Extract all data as written.

--- Start MATERIAL PROVIDED ---

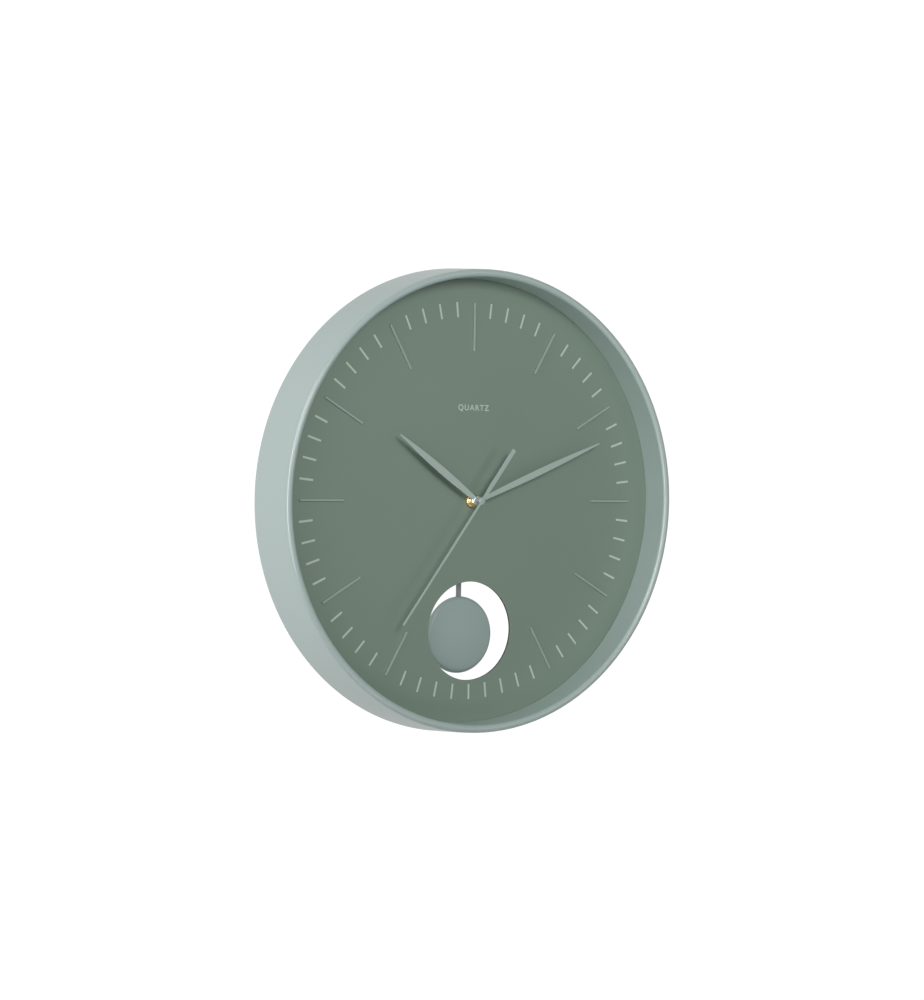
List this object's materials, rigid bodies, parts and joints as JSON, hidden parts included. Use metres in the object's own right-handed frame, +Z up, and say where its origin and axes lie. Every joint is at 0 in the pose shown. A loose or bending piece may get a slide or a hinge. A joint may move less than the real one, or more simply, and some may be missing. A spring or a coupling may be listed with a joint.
{
  "type": "pendulum wall clock",
  "caption": "Round drum-cased wall clock with a deep recessed dial, leaf hands, raised hour bars and a disc pendulum swinging behind a round window.",
  "frame": {"origin": "on the wall plane, at the centre of the round part of the hanger plate's keyhole", "axes": "+Y points back into the wall and is the axis of the case and the hands; the dial faces -Y; +Z is up; +X is to the right of someone who reads the clock"},
  "size_m": [0.4, 0.0485, 0.4],
  "materials": {
    "case_plastic": "satin sage-grey lacquer",
    "dial_paint": "matt sage-green print",
    "marker_paint": "satin pale green",
    "hand_paint": "satin pale grey-green",
    "bob_paint": "satin grey-green",
    "brass": "turned and polished",
    "bright_metal": "turned",
    "zinc_steel": "zinc plated",
    "rod_steel": "rolled strip",
    "black_plastic": "fine moulded texture",
    "knob_plastic": "fine moulded texture",
    "acetal": "natural, smooth",
    "lever_plastic": "moulded",
    "coil_wire": "enamelled copper winding",
    "soft_iron": "stamped",
    "magnet": "ferrite, matt",
    "rubber": "matt",
    "board": "green solder mask",
    "resin": "cast",
    "crystal_can": "drawn",
    "battery_jacket": "plain printed sleeve",
    "spring_steel": "nickel plated",
    "backing_card": "dark card"
  },
  "bodies": {
    "frame": {"case_shell": "case_plastic", "dial_board": "dial_paint", "hour_markers": "marker_paint", "dial_screws": "zinc_steel", "hanger_plate": "zinc_steel", "hanger_screws": "zinc_steel", "movement_front_case": "black_plastic", "movement_rear_cover": "black_plastic", "cover_screws": "zinc_steel", "threaded_bushing": "brass", "bushing_nut": "brass", "dial_washer": "rubber", "train_plate": "acetal", "plate_screws": "zinc_steel", "stator": "soft_iron", "coil_core": "soft_iron", "coil_bobbin": "acetal", "motor_coil": "coil_wire", "circuit_board": "board", "control_chip": "resin", "quartz_crystal": "crystal_can", "battery": "battery_jacket", "contact_positive": "spring_steel", "contact_negative": "spring_steel", "drive_coil": "coil_wire", "pivot_pin": "bright_metal", "pivot_retainer": "spring_steel"},
    "seconds": {"seconds_wheel": "acetal", "second_hand": "hand_paint", "second_hand_tube": "bright_metal"},
    "third": {"third_wheel": "acetal"},
    "minutes": {"centre_wheel": "acetal", "minute_hand": "hand_paint", "minute_hand_collet": "bright_metal"},
    "motion": {"motion_wheel": "acetal"},
    "hours": {"hour_wheel": "acetal", "hour_hand": "hand_paint", "hour_hand_collet": "bright_metal"},
    "fifth": {"fifth_wheel": "acetal"},
    "step_rotor": {"rotor": "acetal", "rotor_magnet": "magnet"},
    "setting": {"setting_arbor": "acetal", "setting_knob": "knob_plastic"},
    "pendulum": {"pendulum_lever": "lever_plastic", "lever_magnet": "magnet", "pendulum_rod": "rod_steel", "bob_shell": "bob_paint", "bob_backing": "backing_card", "bob_rivets": "zinc_steel"}
  },
  "joints": [
    {"name": "second_hand_turn", "type": "hinge", "parent": "frame", "child": "seconds", "pos_m": [0, -0.0125, -0.176], "axis": [0, 1, 0], "continuous": true},
    {"name": "third_wheel_turn", "type": "hinge", "parent": "frame", "child": "third", "pos_m": [0.0051, -0.0125, -0.18483], "axis": [0, 1, 0], "continuous": true},
    {"name": "minute_hand_turn", "type": "hinge", "parent": "frame", "child": "minutes", "pos_m": [0, -0.0125, -0.176], "axis": [0, 1, 0], "continuous": true},
    {"name": "motion_wheel_turn", "type": "hinge", "parent": "frame", "child": "motion", "pos_m": [0.00693, -0.0125, -0.172], "axis": [0, 1, 0], "continuous": true},
    {"name": "hour_hand_turn", "type": "hinge", "parent": "frame", "child": "hours", "pos_m": [0, -0.0125, -0.176], "axis": [0, 1, 0], "continuous": true},
    {"name": "fifth_wheel_turn", "type": "hinge", "parent": "frame", "child": "fifth", "pos_m": [0.00359, -0.0125, -0.16613], "axis": [0, 1, 0], "continuous": true},
    {"name": "rotor_turn", "type": "hinge", "parent": "frame", "child": "step_rotor", "pos_m": [0.00783, -0.0125, -0.16189], "axis": [0, 1, 0], "continuous": true},
    {"name": "setting_knob_turn", "type": "hinge", "parent": "frame", "child": "setting", "pos_m": [0.01579, -0.0125, -0.17356], "axis": [0, 1, 0], "continuous": true},
    {"name": "pendulum_swing", "type": "hinge", "parent": "frame", "child": "pendulum", "pos_m": [0, -0.0015, -0.132], "axis": [0, 1, 0], "range_deg": [-8, 8]}
  ],
  "couplings": [
    {"joint": "third_wheel_turn", "follows": "second_hand_turn", "ratio": -0.13333},
    {"joint": "minute_hand_turn", "follows": "second_hand_turn", "ratio": 0.016667},
    {"joint": "motion_wheel_turn", "follows": "second_hand_turn", "ratio": -0.0055556},
    {"joint": "hour_hand_turn", "follows": "second_hand_turn", "ratio": 0.0013889},
    {"joint": "fifth_wheel_turn", "follows": "second_hand_turn", "ratio": -6},
    {"joint": "rotor_turn", "follows": "second_hand_turn", "ratio": 30},
    {"joint": "setting_knob_turn", "follows": "second_hand_turn", "ratio": 0.011111}
  ]
}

--- End MATERIAL PROVIDED ---

**EXERCISE RESULT**
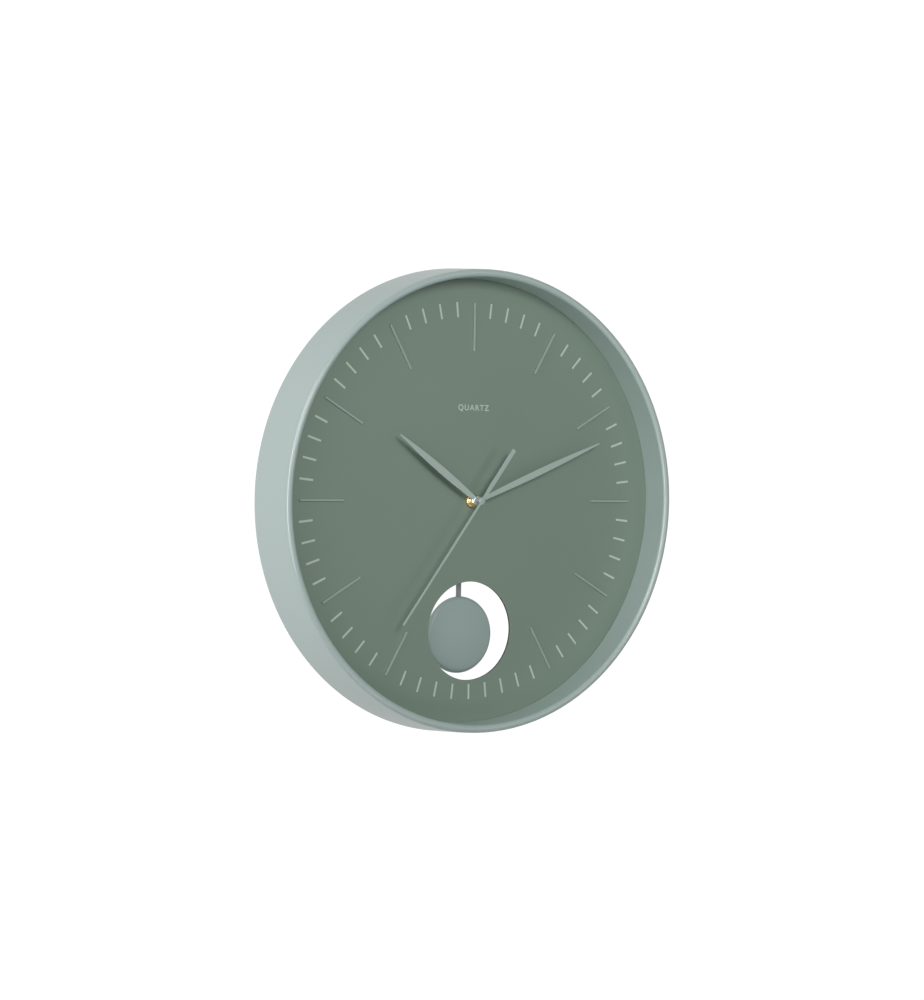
List this object's materials, rigid bodies, parts and joints as JSON, hidden parts included. Use metres in the object's own right-handed frame, +Z up, and say where its origin and axes lie. Every joint is at 0 in the pose shown. A loose or bending piece may get a slide or a hinge. A joint may move less than the real one, or more simply, and some may be missing. A spring or a coupling may be listed with a joint.
{
  "type": "pendulum wall clock",
  "caption": "Round drum-cased wall clock with a deep recessed dial, leaf hands, raised hour bars and a disc pendulum swinging behind a round window.",
  "frame": {"origin": "on the wall plane, at the centre of the round part of the hanger plate's keyhole", "axes": "+Y points back into the wall and is the axis of the case and the hands; the dial faces -Y; +Z is up; +X is to the right of someone who reads the clock"},
  "size_m": [0.4, 0.0485, 0.4],
  "materials": {
    "case_plastic": "satin sage-grey lacquer",
    "dial_paint": "matt sage-green print",
    "marker_paint": "satin pale green",
    "hand_paint": "satin pale grey-green",
    "bob_paint": "satin grey-green",
    "brass": "turned and polished",
    "bright_metal": "turned",
    "zinc_steel": "zinc plated",
    "rod_steel": "rolled strip",
    "black_plastic": "fine moulded texture",
    "knob_plastic": "fine moulded texture",
    "acetal": "natural, smooth",
    "lever_plastic": "moulded",
    "coil_wire": "enamelled copper winding",
    "soft_iron": "stamped",
    "magnet": "ferrite, matt",
    "rubber": "matt",
    "board": "green solder mask",
    "resin": "cast",
    "crystal_can": "drawn",
    "battery_jacket": "plain printed sleeve",
    "spring_steel": "nickel plated",
    "backing_card": "dark card"
  },
  "bodies": {
    "frame": {"case_shell": "case_plastic", "dial_board": "dial_paint", "hour_markers": "marker_paint", "dial_screws": "zinc_steel", "hanger_plate": "zinc_steel", "hanger_screws": "zinc_steel", "movement_front_case": "black_plastic", "movement_rear_cover": "black_plastic", "cover_screws": "zinc_steel", "threaded_bushing": "brass", "bushing_nut": "brass", "dial_washer": "rubber", "train_plate": "acetal", "plate_screws": "zinc_steel", "stator": "soft_iron", "coil_core": "soft_iron", "coil_bobbin": "acetal", "motor_coil": "coil_wire", "circuit_board": "board", "control_chip": "resin", "quartz_crystal": "crystal_can", "battery": "battery_jacket", "contact_positive": "spring_steel", "contact_negative": "spring_steel", "drive_coil": "coil_wire", "pivot_pin": "bright_metal", "pivot_retainer": "spring_steel"},
    "seconds": {"seconds_wheel": "acetal", "second_hand": "hand_paint", "second_hand_tube": "bright_metal"},
    "third": {"third_wheel": "acetal"},
    "minutes": {"centre_wheel": "acetal", "minute_hand": "hand_paint", "minute_hand_collet": "bright_metal"},
    "motion": {"motion_wheel": "acetal"},
    "hours": {"hour_wheel": "acetal", "hour_hand": "hand_paint", "hour_hand_collet": "bright_metal"},
    "fifth": {"fifth_wheel": "acetal"},
    "step_rotor": {"rotor": "acetal", "rotor_magnet": "magnet"},
    "setting": {"setting_arbor": "acetal", "setting_knob": "knob_plastic"},
    "pendulum": {"pendulum_lever": "lever_plastic", "lever_magnet": "magnet", "pendulum_rod": "rod_steel", "bob_shell": "bob_paint", "bob_backing": "backing_card", "bob_rivets": "zinc_steel"}
  },
  "joints": [
    {"name": "second_hand_turn", "type": "hinge", "parent": "frame", "child": "seconds", "pos_m": [0, -0.0125, -0.176], "axis": [0, 1, 0], "continuous": true},
    {"name": "third_wheel_turn", "type": "hinge", "parent": "frame", "child": "third", "pos_m": [0.0051, -0.0125, -0.18483], "axis": [0, 1, 0], "continuous": true},
    {"name": "minute_hand_turn", "type": "hinge", "parent": "frame", "child": "minutes", "pos_m": [0, -0.0125, -0.176], "axis": [0, 1, 0], "continuous": true},
    {"name": "motion_wheel_turn", "type": "hinge", "parent": "frame", "child": "motion", "pos_m": [0.00693, -0.0125, -0.172], "axis": [0, 1, 0], "continuous": true},
    {"name": "hour_hand_turn", "type": "hinge", "parent": "frame", "child": "hours", "pos_m": [0, -0.0125, -0.176], "axis": [0, 1, 0], "continuous": true},
    {"name": "fifth_wheel_turn", "type": "hinge", "parent": "frame", "child": "fifth", "pos_m": [0.00359, -0.0125, -0.16613], "axis": [0, 1, 0], "continuous": true},
    {"name": "rotor_turn", "type": "hinge", "parent": "frame", "child": "step_rotor", "pos_m": [0.00783, -0.0125, -0.16189], "axis": [0, 1, 0], "continuous": true},
    {"name": "setting_knob_turn", "type": "hinge", "parent": "frame", "child": "setting", "pos_m": [0.01579, -0.0125, -0.17356], "axis": [0, 1, 0], "continuous": true},
    {"name": "pendulum_swing", "type": "hinge", "parent": "frame", "child": "pendulum", "pos_m": [0, -0.0015, -0.132], "axis": [0, 1, 0], "range_deg": [-8, 8]}
  ],
  "couplings": [
    {"joint": "third_wheel_turn", "follows": "second_hand_turn", "ratio": -0.13333},
    {"joint": "minute_hand_turn", "follows": "second_hand_turn", "ratio": 0.016667},
    {"joint": "motion_wheel_turn", "follows": "second_hand_turn", "ratio": -0.0055556},
    {"joint": "hour_hand_turn", "follows": "second_hand_turn", "ratio": 0.0013889},
    {"joint": "fifth_wheel_turn", "follows": "second_hand_turn", "ratio": -6},
    {"joint": "rotor_turn", "follows": "second_hand_turn", "ratio": 30},
    {"joint": "setting_knob_turn", "follows": "second_hand_turn", "ratio": 0.011111}
  ]
}